# Objective
Reproduce exactly the lines below from the one containing "base_shell_front();" through the one containing "record = json.load(file)", including both, and nothing else.

───── Input data

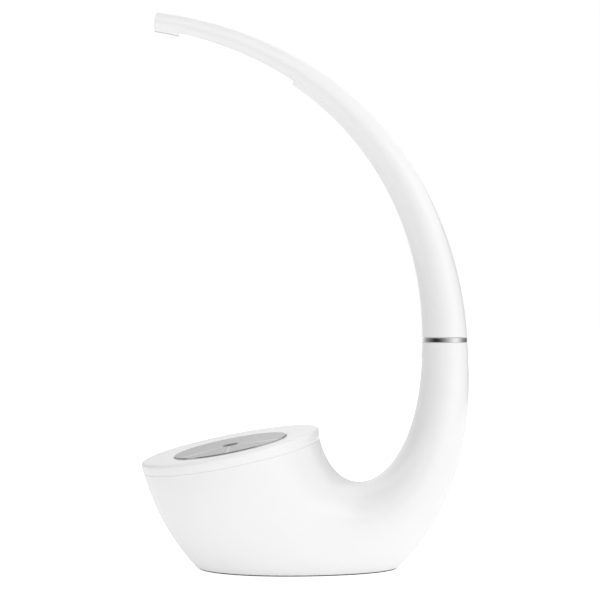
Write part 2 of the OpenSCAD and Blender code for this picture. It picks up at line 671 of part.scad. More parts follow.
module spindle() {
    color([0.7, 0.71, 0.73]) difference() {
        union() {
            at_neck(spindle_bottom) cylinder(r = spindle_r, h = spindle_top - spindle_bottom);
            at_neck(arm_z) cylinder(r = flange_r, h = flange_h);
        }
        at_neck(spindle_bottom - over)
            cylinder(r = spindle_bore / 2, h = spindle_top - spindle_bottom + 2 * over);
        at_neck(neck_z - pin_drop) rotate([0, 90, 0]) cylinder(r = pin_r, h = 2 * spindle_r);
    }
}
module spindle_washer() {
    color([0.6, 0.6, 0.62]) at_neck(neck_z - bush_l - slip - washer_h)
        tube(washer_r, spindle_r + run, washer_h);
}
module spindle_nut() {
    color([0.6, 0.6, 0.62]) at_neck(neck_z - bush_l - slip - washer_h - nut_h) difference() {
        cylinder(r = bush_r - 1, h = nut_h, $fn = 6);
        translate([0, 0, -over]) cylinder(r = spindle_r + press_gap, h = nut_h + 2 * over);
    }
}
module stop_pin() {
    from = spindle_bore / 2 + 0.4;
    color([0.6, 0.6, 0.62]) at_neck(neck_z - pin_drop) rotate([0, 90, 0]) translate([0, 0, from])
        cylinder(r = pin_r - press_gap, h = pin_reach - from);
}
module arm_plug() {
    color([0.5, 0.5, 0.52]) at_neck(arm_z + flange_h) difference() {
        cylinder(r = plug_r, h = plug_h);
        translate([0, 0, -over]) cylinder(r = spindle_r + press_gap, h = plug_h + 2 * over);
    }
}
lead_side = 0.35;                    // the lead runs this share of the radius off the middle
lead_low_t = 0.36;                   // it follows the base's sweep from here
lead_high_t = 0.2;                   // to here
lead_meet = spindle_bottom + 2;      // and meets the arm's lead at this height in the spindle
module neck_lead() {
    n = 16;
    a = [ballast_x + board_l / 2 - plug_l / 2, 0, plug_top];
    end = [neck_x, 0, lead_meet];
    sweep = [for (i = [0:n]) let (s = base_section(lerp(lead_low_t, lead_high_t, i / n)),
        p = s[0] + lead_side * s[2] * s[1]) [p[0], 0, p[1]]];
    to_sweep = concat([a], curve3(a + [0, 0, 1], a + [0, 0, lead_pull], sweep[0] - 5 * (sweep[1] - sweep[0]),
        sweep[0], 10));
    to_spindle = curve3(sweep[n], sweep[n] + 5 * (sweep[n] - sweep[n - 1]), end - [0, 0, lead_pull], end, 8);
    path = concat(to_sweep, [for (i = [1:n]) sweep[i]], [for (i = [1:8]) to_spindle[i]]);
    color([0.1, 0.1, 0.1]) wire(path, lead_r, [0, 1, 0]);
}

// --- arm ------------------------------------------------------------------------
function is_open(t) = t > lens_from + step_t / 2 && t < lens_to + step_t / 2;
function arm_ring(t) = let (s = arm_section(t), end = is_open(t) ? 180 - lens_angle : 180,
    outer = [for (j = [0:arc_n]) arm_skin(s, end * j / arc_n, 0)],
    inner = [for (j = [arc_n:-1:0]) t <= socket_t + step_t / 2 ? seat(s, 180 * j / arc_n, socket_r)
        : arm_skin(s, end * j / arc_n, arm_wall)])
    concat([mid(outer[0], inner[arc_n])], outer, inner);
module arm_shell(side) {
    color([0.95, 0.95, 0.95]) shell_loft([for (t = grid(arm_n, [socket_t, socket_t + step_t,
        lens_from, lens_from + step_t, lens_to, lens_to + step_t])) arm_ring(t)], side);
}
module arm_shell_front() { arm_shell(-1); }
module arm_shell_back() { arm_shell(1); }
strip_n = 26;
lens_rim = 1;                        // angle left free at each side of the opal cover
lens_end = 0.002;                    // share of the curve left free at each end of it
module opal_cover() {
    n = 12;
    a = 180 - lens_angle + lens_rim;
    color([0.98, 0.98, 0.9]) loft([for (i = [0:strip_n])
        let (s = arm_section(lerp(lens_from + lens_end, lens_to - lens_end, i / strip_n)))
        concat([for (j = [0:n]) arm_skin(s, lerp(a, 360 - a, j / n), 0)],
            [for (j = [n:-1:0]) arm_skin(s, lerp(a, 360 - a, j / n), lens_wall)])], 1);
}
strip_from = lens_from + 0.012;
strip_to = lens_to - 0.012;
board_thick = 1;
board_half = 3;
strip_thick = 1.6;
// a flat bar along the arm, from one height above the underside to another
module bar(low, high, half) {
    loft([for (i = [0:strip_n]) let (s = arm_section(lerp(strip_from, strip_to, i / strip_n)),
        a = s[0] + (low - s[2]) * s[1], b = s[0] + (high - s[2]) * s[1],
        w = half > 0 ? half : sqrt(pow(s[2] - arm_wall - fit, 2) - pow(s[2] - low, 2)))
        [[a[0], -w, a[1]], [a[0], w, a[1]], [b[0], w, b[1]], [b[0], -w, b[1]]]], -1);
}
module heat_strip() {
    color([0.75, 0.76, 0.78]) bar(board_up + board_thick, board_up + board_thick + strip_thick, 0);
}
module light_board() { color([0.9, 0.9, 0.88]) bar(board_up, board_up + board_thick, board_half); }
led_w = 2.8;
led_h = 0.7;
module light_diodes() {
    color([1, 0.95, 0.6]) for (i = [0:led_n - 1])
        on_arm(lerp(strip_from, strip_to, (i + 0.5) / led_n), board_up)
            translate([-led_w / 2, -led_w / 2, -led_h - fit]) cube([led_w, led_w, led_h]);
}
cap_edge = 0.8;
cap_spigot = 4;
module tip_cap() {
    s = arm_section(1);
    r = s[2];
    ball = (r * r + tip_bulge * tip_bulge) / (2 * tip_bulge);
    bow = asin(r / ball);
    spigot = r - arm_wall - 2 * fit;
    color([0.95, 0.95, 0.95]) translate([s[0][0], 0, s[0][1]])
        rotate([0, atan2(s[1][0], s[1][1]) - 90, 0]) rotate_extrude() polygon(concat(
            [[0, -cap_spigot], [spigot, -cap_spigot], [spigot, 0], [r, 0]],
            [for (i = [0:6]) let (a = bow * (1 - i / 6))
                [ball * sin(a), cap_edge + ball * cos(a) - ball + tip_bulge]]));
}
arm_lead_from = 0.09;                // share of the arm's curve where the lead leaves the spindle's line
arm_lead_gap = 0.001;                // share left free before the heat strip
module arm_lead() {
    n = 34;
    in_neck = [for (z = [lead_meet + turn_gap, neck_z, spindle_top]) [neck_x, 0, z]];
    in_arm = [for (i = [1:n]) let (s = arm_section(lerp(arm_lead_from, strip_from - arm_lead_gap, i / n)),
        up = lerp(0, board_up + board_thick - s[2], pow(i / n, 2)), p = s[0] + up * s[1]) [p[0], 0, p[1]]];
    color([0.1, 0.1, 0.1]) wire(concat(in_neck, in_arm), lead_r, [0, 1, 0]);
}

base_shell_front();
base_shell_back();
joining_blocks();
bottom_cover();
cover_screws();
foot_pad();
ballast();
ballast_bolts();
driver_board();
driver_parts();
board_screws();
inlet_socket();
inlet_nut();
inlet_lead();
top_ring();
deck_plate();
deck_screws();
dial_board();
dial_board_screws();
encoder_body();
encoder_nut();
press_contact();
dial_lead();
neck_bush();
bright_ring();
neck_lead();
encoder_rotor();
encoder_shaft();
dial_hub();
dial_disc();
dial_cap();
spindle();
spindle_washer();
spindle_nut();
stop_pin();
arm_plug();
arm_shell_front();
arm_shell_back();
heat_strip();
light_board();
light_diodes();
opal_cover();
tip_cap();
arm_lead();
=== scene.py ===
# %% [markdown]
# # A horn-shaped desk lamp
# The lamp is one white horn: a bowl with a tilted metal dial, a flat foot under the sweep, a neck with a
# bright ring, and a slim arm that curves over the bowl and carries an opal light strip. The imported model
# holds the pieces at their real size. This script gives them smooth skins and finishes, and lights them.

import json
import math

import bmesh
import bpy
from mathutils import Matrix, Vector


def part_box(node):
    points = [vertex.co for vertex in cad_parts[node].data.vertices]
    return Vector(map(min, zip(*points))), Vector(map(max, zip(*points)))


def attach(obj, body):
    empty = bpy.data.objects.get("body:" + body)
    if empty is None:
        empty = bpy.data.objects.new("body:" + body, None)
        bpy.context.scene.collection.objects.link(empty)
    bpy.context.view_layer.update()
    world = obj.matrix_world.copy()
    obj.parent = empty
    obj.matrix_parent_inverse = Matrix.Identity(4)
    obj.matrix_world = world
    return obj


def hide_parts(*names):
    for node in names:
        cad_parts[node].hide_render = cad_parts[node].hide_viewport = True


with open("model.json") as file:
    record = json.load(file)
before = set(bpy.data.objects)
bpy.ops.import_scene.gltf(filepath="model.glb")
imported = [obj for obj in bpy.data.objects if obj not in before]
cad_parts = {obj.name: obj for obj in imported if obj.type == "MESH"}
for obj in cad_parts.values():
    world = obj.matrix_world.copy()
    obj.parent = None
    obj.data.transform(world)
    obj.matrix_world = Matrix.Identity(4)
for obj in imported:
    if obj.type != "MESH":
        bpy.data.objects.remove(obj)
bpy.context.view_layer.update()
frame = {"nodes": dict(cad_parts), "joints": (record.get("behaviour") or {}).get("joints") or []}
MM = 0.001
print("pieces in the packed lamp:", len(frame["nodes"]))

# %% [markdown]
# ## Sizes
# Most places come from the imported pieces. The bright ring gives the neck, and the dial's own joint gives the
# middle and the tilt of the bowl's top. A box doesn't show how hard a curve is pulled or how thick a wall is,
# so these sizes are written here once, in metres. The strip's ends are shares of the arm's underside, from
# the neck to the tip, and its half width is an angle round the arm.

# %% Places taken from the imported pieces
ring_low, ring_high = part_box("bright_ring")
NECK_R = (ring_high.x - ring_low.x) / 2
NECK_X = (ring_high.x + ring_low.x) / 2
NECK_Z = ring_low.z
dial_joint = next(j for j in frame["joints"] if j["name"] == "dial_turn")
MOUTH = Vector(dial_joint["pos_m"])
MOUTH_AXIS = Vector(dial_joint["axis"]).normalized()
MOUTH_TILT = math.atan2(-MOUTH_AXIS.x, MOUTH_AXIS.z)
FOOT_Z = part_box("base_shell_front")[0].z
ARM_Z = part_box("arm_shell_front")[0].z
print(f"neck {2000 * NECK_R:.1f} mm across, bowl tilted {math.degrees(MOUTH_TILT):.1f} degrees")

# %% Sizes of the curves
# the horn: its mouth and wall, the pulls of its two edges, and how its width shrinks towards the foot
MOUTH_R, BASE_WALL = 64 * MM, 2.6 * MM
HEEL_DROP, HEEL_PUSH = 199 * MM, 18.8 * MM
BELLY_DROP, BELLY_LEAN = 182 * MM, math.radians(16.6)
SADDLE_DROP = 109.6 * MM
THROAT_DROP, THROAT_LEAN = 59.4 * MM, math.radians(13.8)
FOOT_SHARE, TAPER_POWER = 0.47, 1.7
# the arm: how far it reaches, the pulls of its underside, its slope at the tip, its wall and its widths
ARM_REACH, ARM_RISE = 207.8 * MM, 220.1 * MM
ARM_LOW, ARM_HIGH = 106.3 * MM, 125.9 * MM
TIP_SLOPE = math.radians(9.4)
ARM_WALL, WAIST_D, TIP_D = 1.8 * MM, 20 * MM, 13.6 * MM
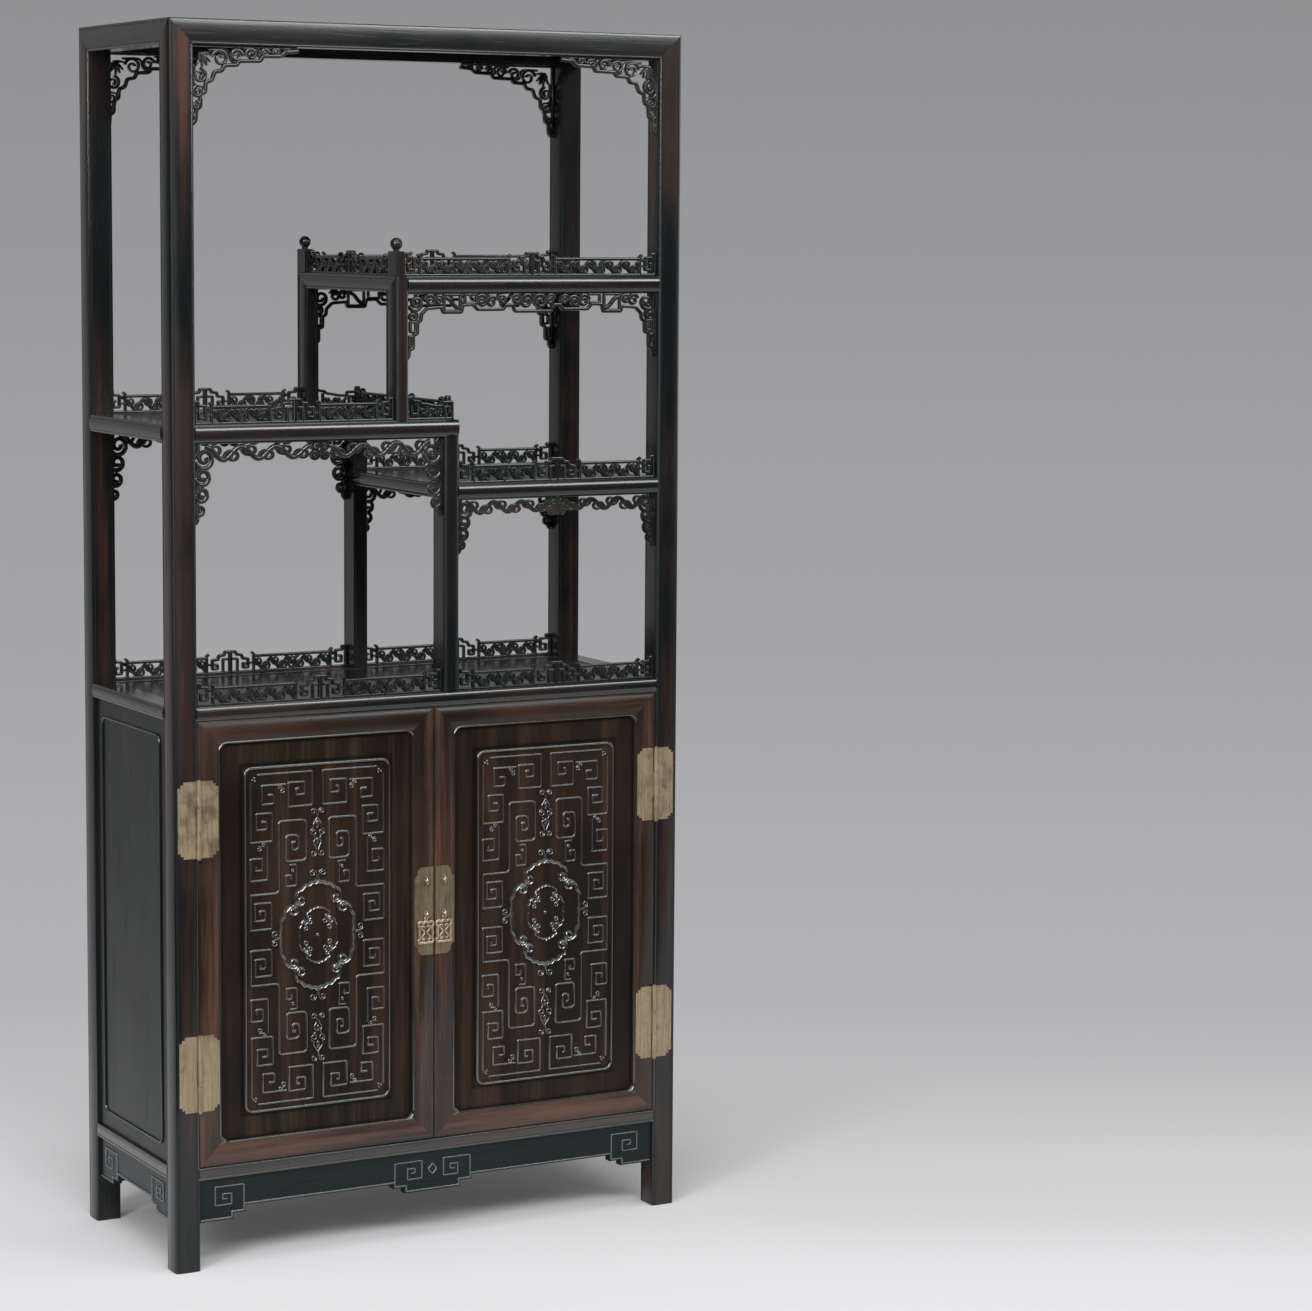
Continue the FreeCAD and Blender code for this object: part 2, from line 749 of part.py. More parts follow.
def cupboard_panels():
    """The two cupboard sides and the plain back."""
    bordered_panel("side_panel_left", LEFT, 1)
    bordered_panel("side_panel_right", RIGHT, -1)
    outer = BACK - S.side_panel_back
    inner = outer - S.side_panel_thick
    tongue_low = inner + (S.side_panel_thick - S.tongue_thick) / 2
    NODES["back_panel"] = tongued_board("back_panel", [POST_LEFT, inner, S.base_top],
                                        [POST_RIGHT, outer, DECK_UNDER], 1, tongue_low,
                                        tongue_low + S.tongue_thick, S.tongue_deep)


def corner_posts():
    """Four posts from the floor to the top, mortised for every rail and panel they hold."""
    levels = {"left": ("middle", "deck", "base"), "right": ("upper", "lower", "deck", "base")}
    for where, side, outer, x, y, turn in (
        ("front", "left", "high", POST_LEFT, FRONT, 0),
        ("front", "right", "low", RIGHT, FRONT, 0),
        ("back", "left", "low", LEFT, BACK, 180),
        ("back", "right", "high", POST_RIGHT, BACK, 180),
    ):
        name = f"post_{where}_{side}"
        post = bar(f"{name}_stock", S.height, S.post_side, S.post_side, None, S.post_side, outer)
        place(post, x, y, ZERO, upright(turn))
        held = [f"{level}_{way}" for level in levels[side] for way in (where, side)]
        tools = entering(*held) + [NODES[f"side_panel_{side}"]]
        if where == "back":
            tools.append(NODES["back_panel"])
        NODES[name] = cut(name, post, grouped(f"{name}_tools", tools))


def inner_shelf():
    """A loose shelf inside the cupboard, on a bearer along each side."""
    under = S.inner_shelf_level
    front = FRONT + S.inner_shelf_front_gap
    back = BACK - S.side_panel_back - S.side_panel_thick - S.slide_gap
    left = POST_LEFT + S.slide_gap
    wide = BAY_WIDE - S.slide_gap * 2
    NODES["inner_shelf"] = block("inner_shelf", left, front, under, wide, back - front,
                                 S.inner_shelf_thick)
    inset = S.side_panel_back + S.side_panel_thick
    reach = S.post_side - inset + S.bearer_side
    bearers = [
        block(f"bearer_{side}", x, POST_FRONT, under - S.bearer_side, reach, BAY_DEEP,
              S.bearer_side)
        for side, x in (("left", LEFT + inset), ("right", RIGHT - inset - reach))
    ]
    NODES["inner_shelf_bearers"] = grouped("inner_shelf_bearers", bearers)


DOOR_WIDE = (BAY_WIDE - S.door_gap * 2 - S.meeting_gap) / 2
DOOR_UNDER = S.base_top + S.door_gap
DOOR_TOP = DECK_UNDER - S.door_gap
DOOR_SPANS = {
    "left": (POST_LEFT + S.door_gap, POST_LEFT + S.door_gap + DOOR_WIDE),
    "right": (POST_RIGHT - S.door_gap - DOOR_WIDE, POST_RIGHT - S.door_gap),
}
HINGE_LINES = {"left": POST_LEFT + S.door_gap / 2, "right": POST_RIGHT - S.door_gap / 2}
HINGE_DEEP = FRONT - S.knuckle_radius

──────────

# Complete answer
base_shell_front();
base_shell_back();
joining_blocks();
bottom_cover();
cover_screws();
foot_pad();
ballast();
ballast_bolts();
driver_board();
driver_parts();
board_screws();
inlet_socket();
inlet_nut();
inlet_lead();
top_ring();
deck_plate();
deck_screws();
dial_board();
dial_board_screws();
encoder_body();
encoder_nut();
press_contact();
dial_lead();
neck_bush();
bright_ring();
neck_lead();
encoder_rotor();
encoder_shaft();
dial_hub();
dial_disc();
dial_cap();
spindle();
spindle_washer();
spindle_nut();
stop_pin();
arm_plug();
arm_shell_front();
arm_shell_back();
heat_strip();
light_board();
light_diodes();
opal_cover();
tip_cap();
arm_lead();
=== scene.py ===
# %% [markdown]
# # A horn-shaped desk lamp
# The lamp is one white horn: a bowl with a tilted metal dial, a flat foot under the sweep, a neck with a
# bright ring, and a slim arm that curves over the bowl and carries an opal light strip. The imported model
# holds the pieces at their real size. This script gives them smooth skins and finishes, and lights them.

import json
import math

import bmesh
import bpy
from mathutils import Matrix, Vector


def part_box(node):
    points = [vertex.co for vertex in cad_parts[node].data.vertices]
    return Vector(map(min, zip(*points))), Vector(map(max, zip(*points)))


def attach(obj, body):
    empty = bpy.data.objects.get("body:" + body)
    if empty is None:
        empty = bpy.data.objects.new("body:" + body, None)
        bpy.context.scene.collection.objects.link(empty)
    bpy.context.view_layer.update()
    world = obj.matrix_world.copy()
    obj.parent = empty
    obj.matrix_parent_inverse = Matrix.Identity(4)
    obj.matrix_world = world
    return obj


def hide_parts(*names):
    for node in names:
        cad_parts[node].hide_render = cad_parts[node].hide_viewport = True


with open("model.json") as file:
    record = json.load(file)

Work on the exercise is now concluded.